JSON records of objects
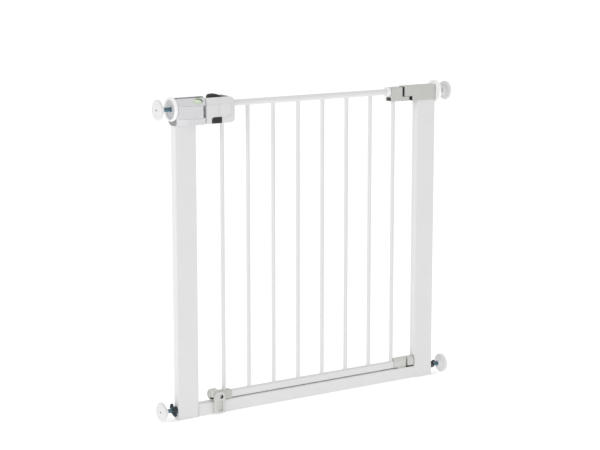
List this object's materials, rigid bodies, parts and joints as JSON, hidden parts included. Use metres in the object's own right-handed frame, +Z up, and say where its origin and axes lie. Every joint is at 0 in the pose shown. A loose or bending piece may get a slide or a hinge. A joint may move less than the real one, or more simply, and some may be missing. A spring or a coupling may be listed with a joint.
{
  "type": "stair gate with latch",
  "caption": "Pressure-fit stair gate: steel frame, barred leaf on two pins, two-action latch handle, and threaded corner pads that clamp it between walls.",
  "frame": {"origin": "on the floor, under the middle of the gate", "axes": "+X along the gate towards the hinge side, +Y away from the side it opens to, +Z up"},
  "size_m": [0.78, 0.056, 0.7132],
  "materials": {
    "white_paint": "white powder coat, satin, on steel tube",
    "white_plastic": "white moulded plastic, satin",
    "silver_plastic": "silver-grey moulded plastic with a fine metallic fleck, satin",
    "light_silver_plastic": "light silver-grey moulded plastic, satin",
    "mid_grey_plastic": "mid grey moulded plastic, fine texture",
    "warm_grey_plastic": "warm light grey moulded plastic, fine texture",
    "charcoal_plastic": "charcoal moulded plastic, soft touch",
    "steel": "zinc-plated steel, blue-grey",
    "pad_white": "off-white rubber-faced wall pad, matte",
    "flag_green": "dark green plastic",
    "window_green": "pale green clear plastic, glossy"
  },
  "bodies": {
    "frame": {"left_upright": "white_paint", "right_upright": "white_paint", "floor_rail": "white_paint", "left_foot_plug": "charcoal_plastic", "right_foot_plug": "charcoal_plastic", "left_foot_guide": "warm_grey_plastic", "right_foot_guide": "warm_grey_plastic", "latch_housing_front": "silver_plastic", "latch_housing_rear": "mid_grey_plastic", "pressure_window": "window_green", "latch_keeper": "charcoal_plastic", "left_spindle_guide": "warm_grey_plastic", "housing_screw_lower": "steel", "housing_screw_upper": "steel", "hinge_housing": "warm_grey_plastic", "hinge_housing_cover": "warm_grey_plastic", "hinge_cover_screw": "steel", "upper_hinge_pin": "steel", "right_spindle_guide": "warm_grey_plastic", "lower_hinge_bracket": "warm_grey_plastic", "lower_hinge_pin": "steel"},
    "leaf": {"leaf_top_rail": "white_paint", "leaf_bottom_rail": "white_paint", "bar_1": "white_paint", "bar_2": "white_paint", "bar_3": "white_paint", "bar_4": "white_paint", "bar_5": "white_paint", "bar_6": "white_paint", "bar_7": "white_paint", "bar_8": "white_paint", "upper_hinge_arm": "warm_grey_plastic", "rail_collar": "white_plastic", "lower_hinge_arm": "warm_grey_plastic", "rail_sleeve": "warm_grey_plastic", "catch_barrel": "warm_grey_plastic", "stop_leg": "warm_grey_plastic", "stop_leg_screw": "steel", "handle_front": "light_silver_plastic", "handle_rear": "light_silver_plastic", "handle_screw_left": "steel", "handle_screw_right": "steel", "bolt_spring": "steel", "button_spring": "steel"},
    "latch": {"thumb_slider": "charcoal_plastic", "latch_bolt": "charcoal_plastic"},
    "squeeze": {"squeeze_button": "charcoal_plastic"},
    "flag": {"pressure_flag": "flag_green"},
    "left_hand_wheel": {"left_hand_wheel": "white_plastic"},
    "left_top_screw": {"left_top_spindle": "steel", "left_top_pad": "pad_white"},
    "left_wing_nut": {"left_wing_nut": "steel"},
    "left_foot_screw": {"left_foot_spindle": "steel", "left_foot_pad": "pad_white"},
    "right_hand_wheel": {"right_hand_wheel": "white_plastic"},
    "right_top_screw": {"right_top_spindle": "steel", "right_top_pad": "pad_white"},
    "right_wing_nut": {"right_wing_nut": "steel"},
    "right_foot_screw": {"right_foot_spindle": "steel", "right_foot_pad": "pad_white"}
  },
  "joints": [
    {"name": "leaf_swing", "type": "hinge", "parent": "frame", "child": "leaf", "pos_m": [0.267, 0, 0.03], "axis": [0, 0, 1], "range_deg": [0, 90]},
    {"name": "latch_slide", "type": "slide", "parent": "leaf", "child": "latch", "axis": [1, 0, 0], "range_m": [0, 0.006], "stiffness_N_per_m": 300, "springref_m": -0.006, "deforming": ["bolt_spring"]},
    {"name": "squeeze_press", "type": "slide", "parent": "leaf", "child": "squeeze", "axis": [0, 1, 0], "range_m": [0, 0.0035], "stiffness_N_per_m": 400, "springref_m": -0.002, "deforming": ["button_spring"]},
    {"name": "pressure_flag_slide", "type": "slide", "parent": "frame", "child": "flag", "axis": [-1, 0, 0], "range_m": [0, 0.006], "stiffness_N_per_m": 60, "springref_m": -0.001},
    {"name": "left_top_pad_travel", "type": "slide", "parent": "frame", "child": "left_top_screw", "axis": [-1, 0, 0], "range_m": [-0.006, 0.018]},
    {"name": "left_hand_wheel_turn", "type": "hinge", "parent": "frame", "child": "left_hand_wheel", "pos_m": [-0.35, 0, 0.685], "axis": [-1, 0, 0], "range_deg": [-2162, 722]},
    {"name": "left_foot_pad_travel", "type": "slide", "parent": "frame", "child": "left_foot_screw", "axis": [-1, 0, 0], "range_m": [-0.006, 0.018]},
    {"name": "left_wing_nut_turn", "type": "hinge", "parent": "frame", "child": "left_wing_nut", "pos_m": [-0.35, 0, 0.022], "axis": [-1, 0, 0], "range_deg": [-2162, 722]},
    {"name": "right_top_pad_travel", "type": "slide", "parent": "frame", "child": "right_top_screw", "axis": [1, 0, 0], "range_m": [-0.006, 0.018]},
    {"name": "right_hand_wheel_turn", "type": "hinge", "parent": "frame", "child": "right_hand_wheel", "pos_m": [0.35, 0, 0.685], "axis": [1, 0, 0], "range_deg": [-2162, 722]},
    {"name": "right_foot_pad_travel", "type": "slide", "parent": "frame", "child": "right_foot_screw", "axis": [1, 0, 0], "range_m": [-0.006, 0.018]},
    {"name": "right_wing_nut_turn", "type": "hinge", "parent": "frame", "child": "right_wing_nut", "pos_m": [0.35, 0, 0.022], "axis": [1, 0, 0], "range_deg": [-2162, 722]}
  ],
  "couplings": [
    {"joint": "left_hand_wheel_turn", "follows": "left_top_pad_travel", "rad_per_m": -2094.4},
    {"joint": "left_wing_nut_turn", "follows": "left_foot_pad_travel", "rad_per_m": -2094.4},
    {"joint": "right_hand_wheel_turn", "follows": "right_top_pad_travel", "rad_per_m": -2094.4},
    {"joint": "right_wing_nut_turn", "follows": "right_foot_pad_travel", "rad_per_m": -2094.4}
  ]
}
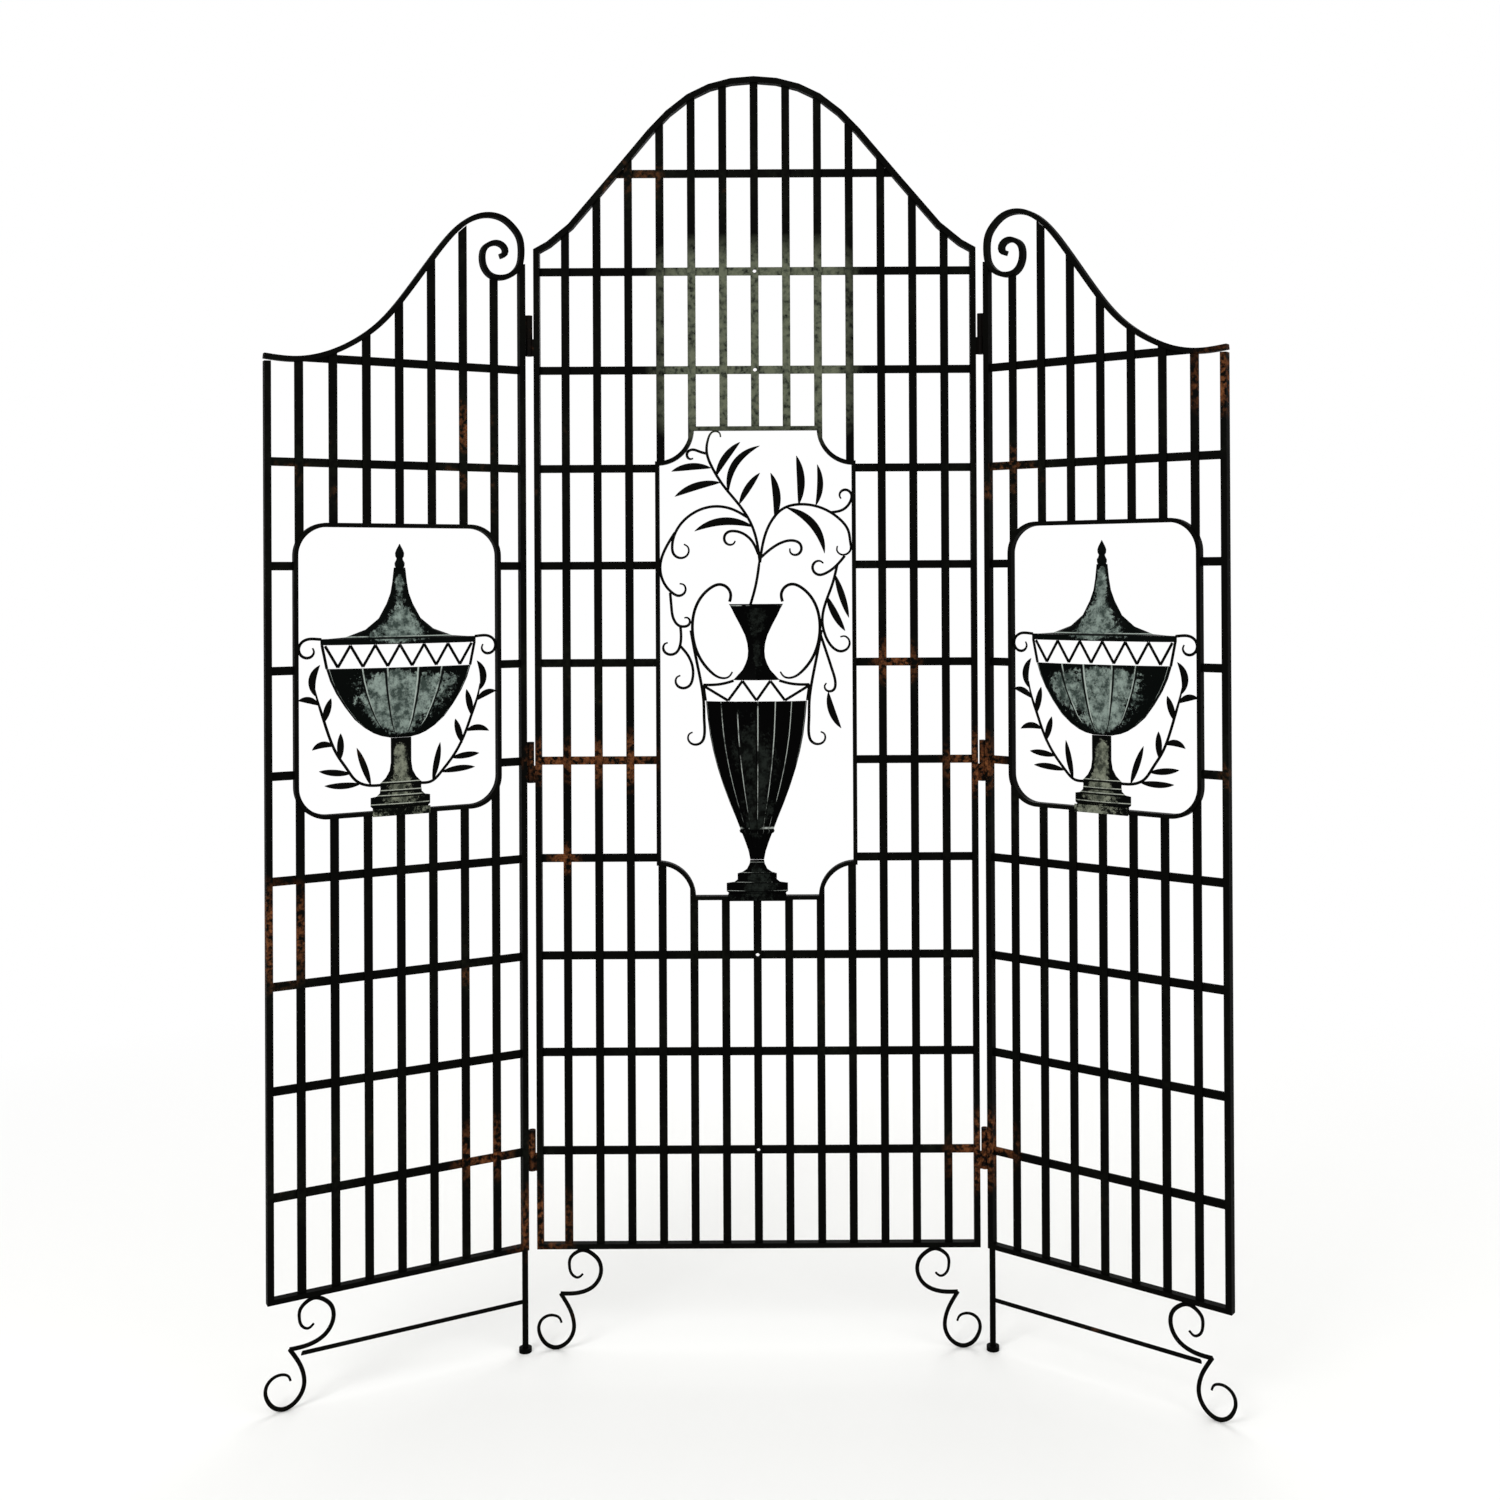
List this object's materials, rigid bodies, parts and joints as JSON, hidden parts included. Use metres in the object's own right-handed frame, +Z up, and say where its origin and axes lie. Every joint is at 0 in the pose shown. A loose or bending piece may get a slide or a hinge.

# Problem description
Print every entry exactly as it appears.

# Result of the task
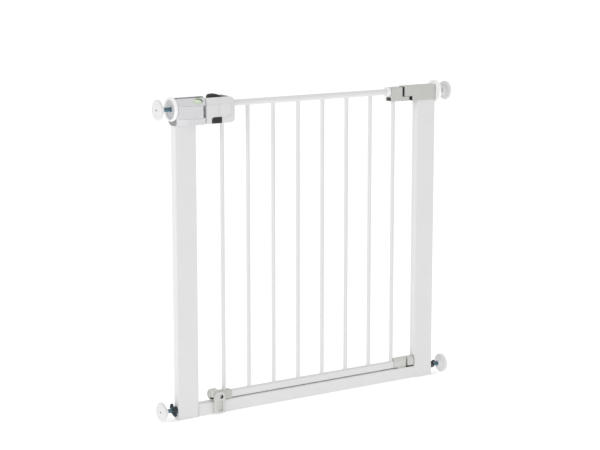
List this object's materials, rigid bodies, parts and joints as JSON, hidden parts included. Use metres in the object's own right-handed frame, +Z up, and say where its origin and axes lie. Every joint is at 0 in the pose shown. A loose or bending piece may get a slide or a hinge. A joint may move less than the real one, or more simply, and some may be missing. A spring or a coupling may be listed with a joint.
{
  "type": "stair gate with latch",
  "caption": "Pressure-fit stair gate: steel frame, barred leaf on two pins, two-action latch handle, and threaded corner pads that clamp it between walls.",
  "frame": {"origin": "on the floor, under the middle of the gate", "axes": "+X along the gate towards the hinge side, +Y away from the side it opens to, +Z up"},
  "size_m": [0.78, 0.056, 0.7132],
  "materials": {
    "white_paint": "white powder coat, satin, on steel tube",
    "white_plastic": "white moulded plastic, satin",
    "silver_plastic": "silver-grey moulded plastic with a fine metallic fleck, satin",
    "light_silver_plastic": "light silver-grey moulded plastic, satin",
    "mid_grey_plastic": "mid grey moulded plastic, fine texture",
    "warm_grey_plastic": "warm light grey moulded plastic, fine texture",
    "charcoal_plastic": "charcoal moulded plastic, soft touch",
    "steel": "zinc-plated steel, blue-grey",
    "pad_white": "off-white rubber-faced wall pad, matte",
    "flag_green": "dark green plastic",
    "window_green": "pale green clear plastic, glossy"
  },
  "bodies": {
    "frame": {"left_upright": "white_paint", "right_upright": "white_paint", "floor_rail": "white_paint", "left_foot_plug": "charcoal_plastic", "right_foot_plug": "charcoal_plastic", "left_foot_guide": "warm_grey_plastic", "right_foot_guide": "warm_grey_plastic", "latch_housing_front": "silver_plastic", "latch_housing_rear": "mid_grey_plastic", "pressure_window": "window_green", "latch_keeper": "charcoal_plastic", "left_spindle_guide": "warm_grey_plastic", "housing_screw_lower": "steel", "housing_screw_upper": "steel", "hinge_housing": "warm_grey_plastic", "hinge_housing_cover": "warm_grey_plastic", "hinge_cover_screw": "steel", "upper_hinge_pin": "steel", "right_spindle_guide": "warm_grey_plastic", "lower_hinge_bracket": "warm_grey_plastic", "lower_hinge_pin": "steel"},
    "leaf": {"leaf_top_rail": "white_paint", "leaf_bottom_rail": "white_paint", "bar_1": "white_paint", "bar_2": "white_paint", "bar_3": "white_paint", "bar_4": "white_paint", "bar_5": "white_paint", "bar_6": "white_paint", "bar_7": "white_paint", "bar_8": "white_paint", "upper_hinge_arm": "warm_grey_plastic", "rail_collar": "white_plastic", "lower_hinge_arm": "warm_grey_plastic", "rail_sleeve": "warm_grey_plastic", "catch_barrel": "warm_grey_plastic", "stop_leg": "warm_grey_plastic", "stop_leg_screw": "steel", "handle_front": "light_silver_plastic", "handle_rear": "light_silver_plastic", "handle_screw_left": "steel", "handle_screw_right": "steel", "bolt_spring": "steel", "button_spring": "steel"},
    "latch": {"thumb_slider": "charcoal_plastic", "latch_bolt": "charcoal_plastic"},
    "squeeze": {"squeeze_button": "charcoal_plastic"},
    "flag": {"pressure_flag": "flag_green"},
    "left_hand_wheel": {"left_hand_wheel": "white_plastic"},
    "left_top_screw": {"left_top_spindle": "steel", "left_top_pad": "pad_white"},
    "left_wing_nut": {"left_wing_nut": "steel"},
    "left_foot_screw": {"left_foot_spindle": "steel", "left_foot_pad": "pad_white"},
    "right_hand_wheel": {"right_hand_wheel": "white_plastic"},
    "right_top_screw": {"right_top_spindle": "steel", "right_top_pad": "pad_white"},
    "right_wing_nut": {"right_wing_nut": "steel"},
    "right_foot_screw": {"right_foot_spindle": "steel", "right_foot_pad": "pad_white"}
  },
  "joints": [
    {"name": "leaf_swing", "type": "hinge", "parent": "frame", "child": "leaf", "pos_m": [0.267, 0, 0.03], "axis": [0, 0, 1], "range_deg": [0, 90]},
    {"name": "latch_slide", "type": "slide", "parent": "leaf", "child": "latch", "axis": [1, 0, 0], "range_m": [0, 0.006], "stiffness_N_per_m": 300, "springref_m": -0.006, "deforming": ["bolt_spring"]},
    {"name": "squeeze_press", "type": "slide", "parent": "leaf", "child": "squeeze", "axis": [0, 1, 0], "range_m": [0, 0.0035], "stiffness_N_per_m": 400, "springref_m": -0.002, "deforming": ["button_spring"]},
    {"name": "pressure_flag_slide", "type": "slide", "parent": "frame", "child": "flag", "axis": [-1, 0, 0], "range_m": [0, 0.006], "stiffness_N_per_m": 60, "springref_m": -0.001},
    {"name": "left_top_pad_travel", "type": "slide", "parent": "frame", "child": "left_top_screw", "axis": [-1, 0, 0], "range_m": [-0.006, 0.018]},
    {"name": "left_hand_wheel_turn", "type": "hinge", "parent": "frame", "child": "left_hand_wheel", "pos_m": [-0.35, 0, 0.685], "axis": [-1, 0, 0], "range_deg": [-2162, 722]},
    {"name": "left_foot_pad_travel", "type": "slide", "parent": "frame", "child": "left_foot_screw", "axis": [-1, 0, 0], "range_m": [-0.006, 0.018]},
    {"name": "left_wing_nut_turn", "type": "hinge", "parent": "frame", "child": "left_wing_nut", "pos_m": [-0.35, 0, 0.022], "axis": [-1, 0, 0], "range_deg": [-2162, 722]},
    {"name": "right_top_pad_travel", "type": "slide", "parent": "frame", "child": "right_top_screw", "axis": [1, 0, 0], "range_m": [-0.006, 0.018]},
    {"name": "right_hand_wheel_turn", "type": "hinge", "parent": "frame", "child": "right_hand_wheel", "pos_m": [0.35, 0, 0.685], "axis": [1, 0, 0], "range_deg": [-2162, 722]},
    {"name": "right_foot_pad_travel", "type": "slide", "parent": "frame", "child": "right_foot_screw", "axis": [1, 0, 0], "range_m": [-0.006, 0.018]},
    {"name": "right_wing_nut_turn", "type": "hinge", "parent": "frame", "child": "right_wing_nut", "pos_m": [0.35, 0, 0.022], "axis": [1, 0, 0], "range_deg": [-2162, 722]}
  ],
  "couplings": [
    {"joint": "left_hand_wheel_turn", "follows": "left_top_pad_travel", "rad_per_m": -2094.4},
    {"joint": "left_wing_nut_turn", "follows": "left_foot_pad_travel", "rad_per_m": -2094.4},
    {"joint": "right_hand_wheel_turn", "follows": "right_top_pad_travel", "rad_per_m": -2094.4},
    {"joint": "right_wing_nut_turn", "follows": "right_foot_pad_travel", "rad_per_m": -2094.4}
  ]
}
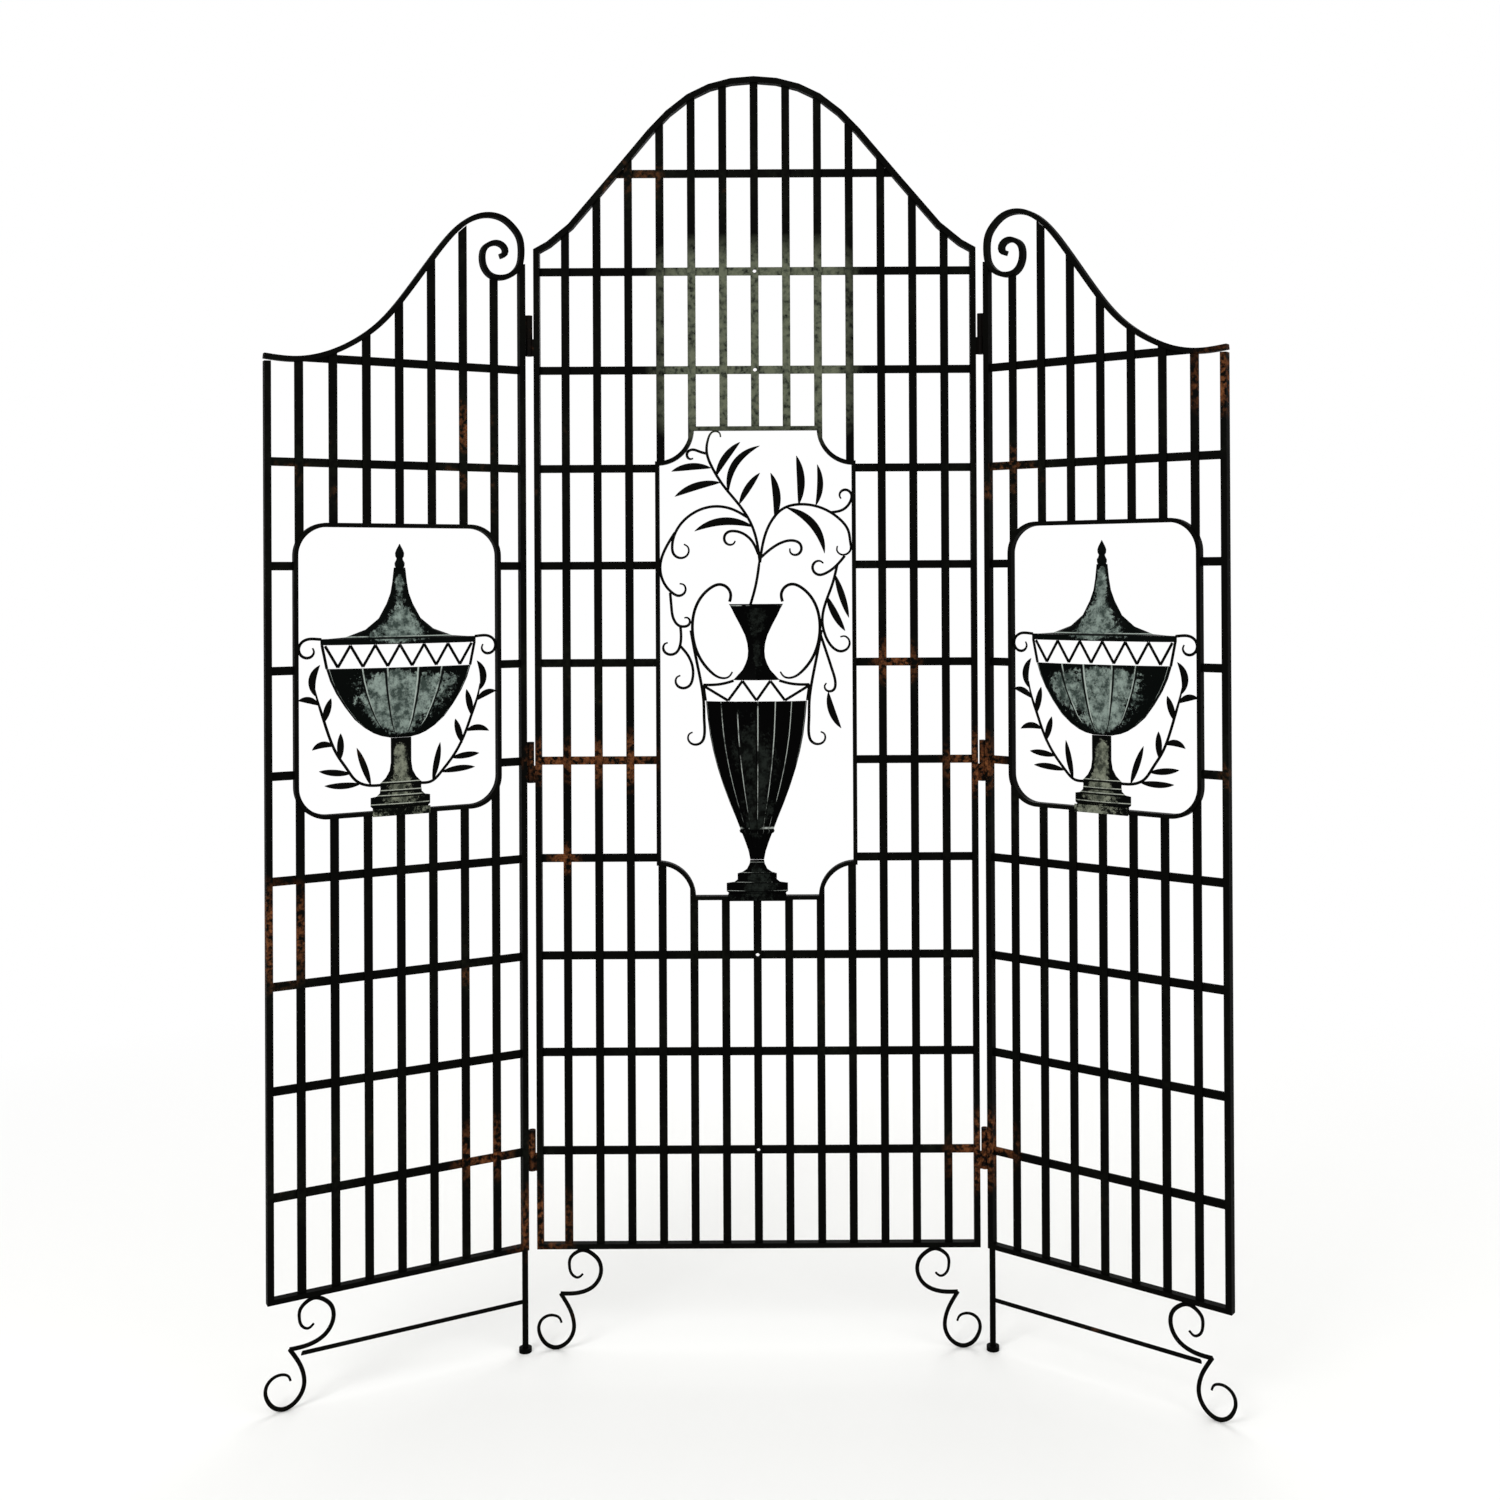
List this object's materials, rigid bodies, parts and joints as JSON, hidden parts included. Use metres in the object's own right-handed frame, +Z up, and say where its origin and axes lie. Every joint is at 0 in the pose shown. A loose or bending piece may get a slide or a hinge.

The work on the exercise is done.